The previous chapter was an overview of the classical positivist criminological theories as well as some of the more recent mainstream, and largely sexist and “malestream,” theories. Although social learning theory (SLT), general strain theory (GST), and some of social control theories (SCTs) have made some contributions to a gendered understanding of crime (when including appropriate variables and running models separately by gender), the theories presented in this chapter are more consistent with feminist approaches, even if they have not always been applied so. Except for critical and labeling theories, the theories presented in this chapter are all relatively new, mostly traced back to the mid-1980s and early 1990s. Although research consistent with pathways theory can be seen in research dating back to 1977, this approach was not theorized or labeled as a theory/perspective until the 1992 publication of Daly’s classic article “Women’s Pathways to Felony Court: Feminist Theories of Lawbreaking and Problems of Representation.”

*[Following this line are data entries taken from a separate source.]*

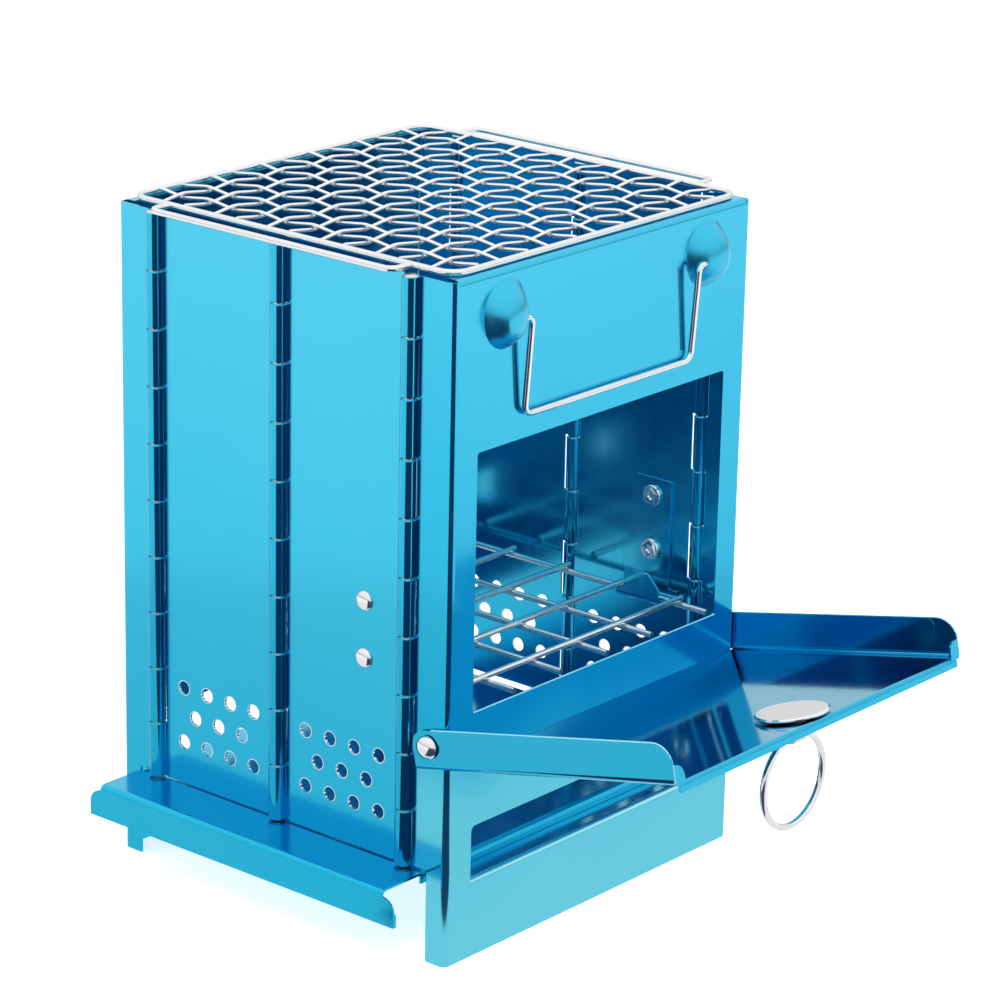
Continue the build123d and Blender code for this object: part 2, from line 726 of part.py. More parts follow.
handle_root_x = frame_half_x + frame_wire / 2 - weld_sink
for side, hand in ((-1, "left"), (1, "right")):
    with BuildPart() as handle:
        with BuildLine(Plane.XY.offset(frame_z)) as handle_path:
            FilletPolyline(
                (side * handle_root_x, -handle_half_y),
                (side * handle_x, -handle_half_y),
                (side * handle_x, handle_half_y),
                (side * handle_root_x, handle_half_y),
                radius=handle_corner,
            )
        start = Plane((side * handle_root_x, -handle_half_y, frame_z), z_dir=(side, 0, 0))
        with BuildSketch(start):
            RegularPolygon(frame_wire / 2, wire_sides)
        sweep(path=handle_path.wires()[0])
    handle.part.label = f"cooking_grate_{hand}_handle"
    export_step(handle.part, f"parts/cooking_grate_{hand}_handle.step")
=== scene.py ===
import math

import bmesh
import bpy
import numpy as np
from mathutils import Matrix, Vector


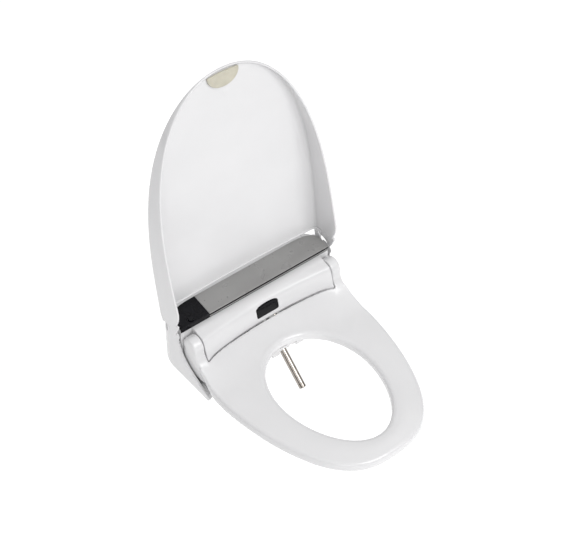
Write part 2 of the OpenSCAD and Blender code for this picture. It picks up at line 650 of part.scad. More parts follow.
module wing_nuts() color(natural) for (s = [-1, 1]) translate([s * bolt_pitch / 2, 0, -56]) difference() {
  union() {
    cylinder(h = 11.9, r = 8);
    for (w = [0, 180]) rotate([0, 0, w]) translate([6, -1.8, 1]) cube([12, 3.6, 9]);
  }
  translate([0, 0, -1]) cylinder(h = 15, r = bolt_thread_r + 0.03);
}
module base_pads() color(rubber) for (x = [-160, 160]) for (y = [-90, -30]) translate([x, y, 0])
  cylinder(h = case_floor, r = 7);

// ---- Seat ----
// Section of the top shell between a point of the outer edge and the opening
function seat_section(o) = let (
  b = atan2(o.x / hole_half_w, -(o.y + hole_mid) / hole_half_len),
  q = hole_edge(b),
  w = norm(q - o),
  e = (q - o) / w,
  zt = seat_z(o.x, o.y),
  zi = lerp(seat_z(q.x, q.y), 37, 0.55),
  rear = max(0, min(1, (o.y + 118) / 12)),
  side_h = lerp(seat_side_h, 7, rear),
  f = lerp(9, 5, rear),
  pts = [[0, zt - side_h], [0, zt - min(f, side_h - 1)], [f * 0.25, zt - f * 0.3], [f, zt],
    [lerp(f, w - 8, 0.4), lerp(zt, zi, 0.35) + 2], [w - 11, zi - 0.5], [w - 3, zi - 4], [w, zi - 9],
    [w, seat_base(q.y) + 1.5], [w - shell, seat_base(q.y) + 1.5], [w - shell, zi - 9.5], [w - 5, zi - 6],
    [w - 11, zi - 0.5 - shell], [lerp(f, w - 8, 0.4), lerp(zt, zi, 0.35) + 2 - shell],
    [f + 1, zt - shell], [shell, zt - shell - 2], [shell, zt - side_h]])
  [for (p = pts) [o.x + e.x * p.x, o.y + e.y * p.x, p.y]];
module seat_ear() difference() {
  union() {
    along_x(ear_in, ear_out) {
      translate([seat_pin_y, seat_pin_z]) circle(ear_r);
      polygon([[-91, 88], [-93, 76], [-103, 65], [-118, 53], [-124, 44], [-124, 32], [-112, 24],
        [-84, 23], [-60, 26], [-52.5, 40], [-51.5, 58], [-52, 80]]);
    }
  }
  bar_x(ear_in - 1, 175.5, seat_pin_y, seat_pin_z, seat_pin_r + hinge_fit);
}
module seat_top() color(white) difference() {
  union() {
    loft([for (o = seat_loop) seat_section(o)], ring = true);
    both_sides() seat_ear();
  }
  nozzle_room();
}
// Plane of the seat's underside
module on_seat_base() {
  translate([0, 0, 39 - seat_side_h]) rotate([atan(7 / 455), 0, 0]) children();
}
module seat_front_plan(inset) {
  intersection() {
    polygon([for (a = [0:5:180]) let (p = seat_edge(a)) p * (1 - inset / seat_half_w) + [0, -inset * 0.9]]);
    translate([-200, -500]) square([400, 500 - seat_wide_at]);
  }
  k = 1 - inset / seat_half_w;
  polygon([[-seat_half_w * k, -seat_wide_at - 2], [-174, -122],
    [174, -122], [seat_half_w * k, -seat_wide_at - 2]]);
}
module hole_plan(out) {
  polygon([for (b = [0:7.5:359]) let (p = hole_edge(b), c = [0, -hole_mid]) c + (p - c) * (1 + out / 100)]);
}
module seat_bottom() color(white) on_seat_base() linear_extrude(2.2) difference() {
  seat_front_plan(5);
  hole_plan(5);
  translate([-62, -170]) square([124, 60]);
}
module seat_heater() color([0.75, 0.45, 0.2]) on_seat_base() translate([0, 0, 7]) linear_extrude(0.8)
  difference() {
    seat_front_plan(14);
    hole_plan(9);
    translate([-75, -200]) square([150, 90]);
  }
module seat_bumpers() color(rubber) for (s = [-1, 1]) for (p = [[146, -205], [100, -356]])
  translate([s * p.x, p.y, 0]) cylinder(h = seat_base(p.y) - 0.3, r = 9);

// ---- Lid, in its own frame: Y to the tip, Z to the inner side ----
function lid_edge(a) = [lid_half_w * spow(cos(a), 2 / 2.1), 68.9 + (lid_len - 68.9) * spow(sin(a), 2 / 2.9)];
function lid_floor(r, v) = -(15 + 5 * (1 - r * r)) + (17 + 5 * (1 - r * r)) * pow(v / lid_len, 3);
function lid_rim(v) = 51.7 * (1 - max(v, 70) / lid_len) + 3.5 - 13 * pow(max(0, 68 - v) / 35, 2);
function lid_section(p) = let (
  target = [0, p.y - 52 * pow(p.y / lid_len, 6)],
  w = norm(target - p),
  e = (target - p) / w,
  edge = lid_floor(1, p.y),
  n_rim = lid_rim(p.y),
  k = min(1, (n_rim - edge) / 9),
  outer = [[0, n_rim], [0, lerp(n_rim, edge, 0.5)], [0, edge + 3.4 * k],
    [1.2, edge - 0.5], [4, edge - shell]],
  inner = [[10, edge], [6.4, edge + 1.8 * k], [4.6, edge + 4.4 * k],
    [4.4, lerp(n_rim, edge, 0.5)], [4.4, n_rim]],
  steps = [0.1, 0.25, 0.5, 0.75, 1],
  over = [for (s = steps) [max(s * w, 11), lid_floor(1 - s, p.y) - shell]],
  under = [for (i = [4:-1:0]) let (s = steps[i]) [max(s * w, 11), lid_floor(1 - s, p.y)]],
  pts = concat(outer, over, under, inner))
  [for (q = pts) [p.x + e.x * q.x, p.y + e.y * q.x, q.y]];
lid_half = concat([[188.6, 33], [189, 50]], [for (a = [0:6:90]) lid_edge(a)]);
lid_tip = len(lid_half) - 1;
// Shell whose two halves share the points of its spine, which are the tenth and eleventh of a section
module lid_shell() {
  half = [for (p = lid_half) lid_section(p)];
  m = len(half[0]);
  spine = 9;
  count = 2 * lid_tip + 1;
  points = concat([for (l = half) for (p = l) p],
    [for (i = [lid_tip - 1:-1:0]) for (p = half[i]) [-p.x, p.y, p.z]]);
  at = function (i, j) let (k = j % m)
    (k == spine || k == spine + 1) && i > lid_tip ? (count - 1 - i) * m + k : i * m + k;
  sides = [for (i = [0:count - 2]) for (j = [0:m - 1]) if (j != spine)
    each let (a = at(i, j), b = at(i, j + 1), c = at(i + 1, j + 1), d = at(i + 1, j))
      [[a, c, b], [a, d, c]]];
  far_cap = [for (f = band_cap(m, 0)) [for (j = f) at(count - 1, j)]];
  polyhedron(points, concat(sides, band_cap(m, 0), turned(far_cap)), convexity = 8);
}
module lid() color(white) at_lid() lid_shell();
// Arm on the hinge pin, with the cheek that wraps the end of the housing outside it
module lid_arm() {
  difference() {
    union() {
      along_x(178.6, 182) {
        circle(11);
        polygon([[0, -10], [0, 6], [27, 4], [32.9, -1], [32.9, -12.6], [8, -11]]);
      }
      along_x(181, 188.7) polygon([[31.4, -10], [31.4, 4], [32.9, 4], [32.9, -10]]);
    }
    bar_x(177, 183, 0, 0, lid_pin_r + hinge_fit);
  }
  along_x(184.8, 188.7) difference() {
    polygon([[0, 21], [5, 24], [14, 31], [28, 39], [32.9, 40], [32.9, -14], [28, -13], [12, -10]]);
    circle(21, $fn = 72);
  }
}
module lid_arms() color(white) at_lid() both_sides() lid_arm();
module lid_pad() color([0.82, 0.80, 0.72]) at_lid() translate([0, lid_len - 9, 3.2]) linear_extrude(2.4)
  intersection() {
    scale([1.25, 1]) circle(26.5);
    translate([-40, -30]) square([80, 30]);
  }

lower_casing();
upper_housing();
top_panel();
panel_trim();
control_panel();
aux_button();
sensor_window();
receiver_board();
switch_board();
control_board();
power_module();
cord_gland();
hinge_brackets();
seat_hinge_pins();
lid_hinge_pins();
seat_damper();
lid_damper();
nozzle_cradle();
nozzle_guard();
wash_nozzle();
wash_tip();
wash_carriage();
wash_pinion();
bidet_nozzle();
bidet_tip();
bidet_carriage();
bidet_pinion();
nozzle_motors();
water_inlet();
inlet_filter();
inlet_valve();
water_tank();
tank_heater();
water_pump();
water_pipes();
blower_housing();
blower_impeller();
dryer_heater();
dryer_duct();
dryer_flap();
deodoriser_fan();
fan_frame();
deodoriser_filter();
release_button();
drain_plug();
casing_screws();
mounting_plate();
mounting_bolts();
bolt_bushings();
bolt_washers();
wing_nuts();
base_pads();
seat_top();
seat_bottom();
seat_heater();
seat_bumpers();
lid();
lid_arms();
lid_pad();
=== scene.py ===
"""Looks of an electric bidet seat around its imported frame.

Outlines are worked out in millimetres, in the frame's own axes: +Z up, -Y to the front of the seat.
"""

import json
import math

import bmesh
import bpy
import numpy as np
from mathutils import Matrix, Vector

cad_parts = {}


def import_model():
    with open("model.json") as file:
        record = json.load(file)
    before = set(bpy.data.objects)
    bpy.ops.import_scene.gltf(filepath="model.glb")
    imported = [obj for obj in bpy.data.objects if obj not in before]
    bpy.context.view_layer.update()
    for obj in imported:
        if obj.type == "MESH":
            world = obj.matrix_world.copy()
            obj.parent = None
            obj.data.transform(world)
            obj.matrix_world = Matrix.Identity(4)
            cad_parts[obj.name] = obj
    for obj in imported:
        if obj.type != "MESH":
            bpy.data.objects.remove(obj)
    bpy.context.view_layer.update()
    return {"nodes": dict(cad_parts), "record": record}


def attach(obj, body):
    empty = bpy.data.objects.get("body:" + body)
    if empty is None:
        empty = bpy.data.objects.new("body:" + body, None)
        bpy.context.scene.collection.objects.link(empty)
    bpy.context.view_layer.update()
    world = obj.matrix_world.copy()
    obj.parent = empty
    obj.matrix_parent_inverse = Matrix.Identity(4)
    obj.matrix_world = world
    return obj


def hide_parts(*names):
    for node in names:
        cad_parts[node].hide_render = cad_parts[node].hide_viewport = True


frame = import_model()
cad_nodes = frame["nodes"]
scene = bpy.context.scene

MM = 0.001
WELD = 2e-6
SHELL = 3.0
# Seat
SEAT_HALF_W, SEAT_WIDE, SEAT_FRONT = 182.8, 166.2, 455.0
HOLE_HALF_W, HOLE_HALF_LEN, HOLE_MID = 100.1, 138.4, 270.0
SEAT_SIDE = [(181.4, -140), (178.6, -120), (177.4, -104)]
SEAT_FALL = 7
SEAM_HALF = 155
EDGE_ROLL_W, EDGE_ROLL_H = 13, 9
SEAT_PIN = (-71.0, 88.0)
EAR_IN, EAR_OUT, EAR_R = 155.2, 176.8, 20.0
EAR_IN_FILLET, EAR_OUT_FILLET = 1.6, 4.5
# Housing
DRUM_HALF, TOP_HALF_W, DRUM_Z, FRONT_Y = 153.5, 177.4, 110.5, -49.6
LEDGE_Y = FRONT_Y + 2.4
DRUM_STEPS = 36
CASE_HALF_W, CASE_BACK, CASE_CORNER = 184.2, 40.0, 67.0
PANEL_SPLIT, PANEL_T, PANEL_Z, PANEL_TILT = -111.8, 4.0, 117.2, math.radians(8.46)
WINDOW_AT, WINDOW_TILT = (-80.6, 88.3), math.radians(14.7)
# Lid
LID_PIN, LID_RISE = (-21.7, 101.3), math.radians(81.8)
LID_HALF_W, LID_LEN, LID_WALL = 189.2, 479.5, 4.4
LID_WIDEST, LID_HINGE_HALF_W, LID_SPINE = 68.9, 189.15, 11
# Nozzles
NOZZLE_TIP, NOZZLE_DIP, NOZZLE_R = (-187.3, -53.0), math.radians(41), 7.2
WASH_X, BIDET_X, TRAVEL, TUBE_LEN = 5.0, 23.0, 85.5, 132.0
UNIT_X = (WASH_X + BIDET_X) / 2


# ---- Numbers and curves ----
def lerp(a, b, t):
    return a + (b - a) * t


def spow(v, e):
    return math.copysign(abs(v) ** e, v)


def clamp(v):
    return max(0.0, min(1.0, v))


def steps(a, b, n):
    return [lerp(a, b, i / n) for i in range(n + 1)]


def spline(points, n, closed=False):
    """Catmull-Rom curve through points, with n steps between two of them."""
    p = np.array(points, float)
    if not closed:
        p = np.vstack([2 * p[0] - p[1], p, 2 * p[-1] - p[-2]])
    count = len(p) if closed else len(p) - 3
    out = []
    for i in range(count):
        a, b, c, d = (p[(i + k - (1 if closed else 0)) % len(p)] for k in range(4))
        for t in (k / n for k in range(n)):
            out.append(0.5 * (2 * b + (c - a) * t + (2 * a - 5 * b + 4 * c - d) * t * t
                              + (3 * b - a - 3 * c + d) * t ** 3))
    if not closed:
        out.append(p[-2])
    return np.array(out)


def corner(centre, rx, ry, start, end, n=6):
    """Points of an elliptic arc, angles in degrees."""
    return [(centre[0] + rx * math.cos(math.radians(a)), centre[1] + ry * math.sin(math.radians(a)))
            for a in steps(start, end, n)]


# ---- Meshes ----
def new_object(name, points, faces):
    """Object from points in millimetres, welded and with its normals outwards."""
    bm = bmesh.new()
    verts = [bm.verts.new(Vector(p) * MM) for p in points]
    for f in faces:
        if len(set(f)) > 2:
            bm.faces.new([verts[i] for i in f])
    bmesh.ops.remove_doubles(bm, verts=bm.verts, dist=WELD)
    bmesh.ops.dissolve_degenerate(bm, edges=bm.edges, dist=1e-6)
    bmesh.ops.recalc_face_normals(bm, faces=bm.faces)
    mesh = bpy.data.meshes.new(name)
    bm.to_mesh(mesh)
    bm.free()
    obj = bpy.data.objects.new(name, mesh)
    scene.collection.objects.link(obj)
    return obj


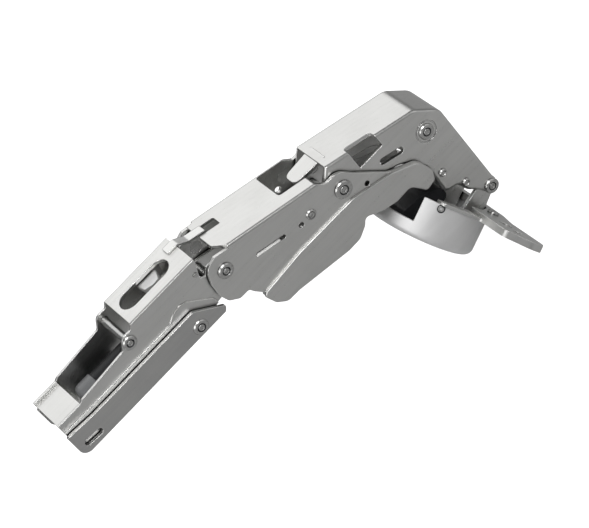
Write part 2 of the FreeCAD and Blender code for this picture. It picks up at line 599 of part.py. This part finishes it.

It is vital to notice the overall omitting or avoidance of trauma and abuse variables historically, and to some extent, currently, in criminology theories and theory testing. This might be due to both theorists’ and policy-makers’ hesitancy “to portray male adult offenders as victims during any stage of the life course” (Topitzes, Mersky, & Reynolds, 2011, p. 503), despite Widom’s work dating back to the 1980s documenting the impact of child abuse and neglect on both (traditionally defined) genders’ subsequent offending. This chapter starts with critical theories, followed by labeling, cycle of violence, life course, and pathways theories. Masculinity theory is the final theory presented.